Furthermore, it is proposed that fees to the auditor shall be payable in accordance with approved
invoices.
Item 12) Election of Board members and Chairman of the Board of Directors
Flerie Förvaltning AB proposes, for the period until the end of the next Annual General Meeting, that
Thomas Eldered, Cecilia Edström, Jenni Nordborg and Anders Ekblom shall be re-elected as Board
members. Further, it is proposed that Thomas Eldered shall be re-elected as Chairman of the Board.
Item 13) Election of auditor
Flerie Förvaltning AB proposes that the registered auditing firm Ernst & Young AB shall be re-elected as
auditor for the period until the next Annual General Meeting. Ernst & Young AB has informed the
Company that authorised public accountant Jennifer Rock-Baley will continue to be chief auditor,
provided that Ernst & Young AB is re-elected as auditor.
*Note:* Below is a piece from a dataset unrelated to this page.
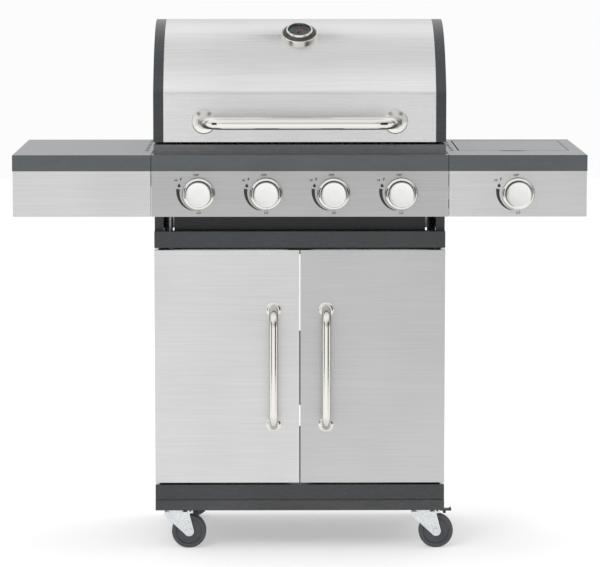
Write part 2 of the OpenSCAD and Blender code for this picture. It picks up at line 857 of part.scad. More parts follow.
// Solid wheel with a rounded tread, a sunk web on each face and a hub
module wheel() color("#45464b") {
    half = wheel_w / 2;
    rim = wheel_r - 10;
    translate([caster_trail, 0, wheel_r]) rotate([90, 0, 0]) rotate_extrude($fn = 64) polygon([
        [axle_r + run, -half - 0.8], [11, -half - 0.8], [12, -half + 2], [rim, -half + 3],
        [rim + 1, -half], [wheel_r - 3, -half], [wheel_r, 3 - half], [wheel_r, half - 3],
        [wheel_r - 3, half], [rim + 1, half], [rim, half - 3], [12, half - 2],
        [11, half + 0.8], [axle_r + run, half + 0.8]
    ]);
}

module front_left_wheel() at_caster(-caster_x, caster_front) wheel();

module front_right_wheel() at_caster(caster_x, caster_front) wheel();

module rear_left_wheel() at_caster(-caster_x, caster_rear) wheel();

module rear_right_wheel() at_caster(caster_x, caster_rear) wheel();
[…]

Shareholders right to request information
Pursuant to Chapter 7 Section 32 of the Swedish Companies Act, the Board of Directors and the CEO are
under a duty to, if any shareholder so requests and the Board of Directors deems that it can be made
without material damage to the Company, provide information at the Annual General Meeting regarding
circumstances which may affect the assessment of a matter on the agenda or of the Company’s financial
situation.

Documentation
The financial accounts, auditor’s report, complete proposals, and other documents to be dealt with at the
Annual General Meeting will be kept available at the Company’s office two weeks before the Meeting
and sent to shareholders who so request and state their e-mail address or postal address.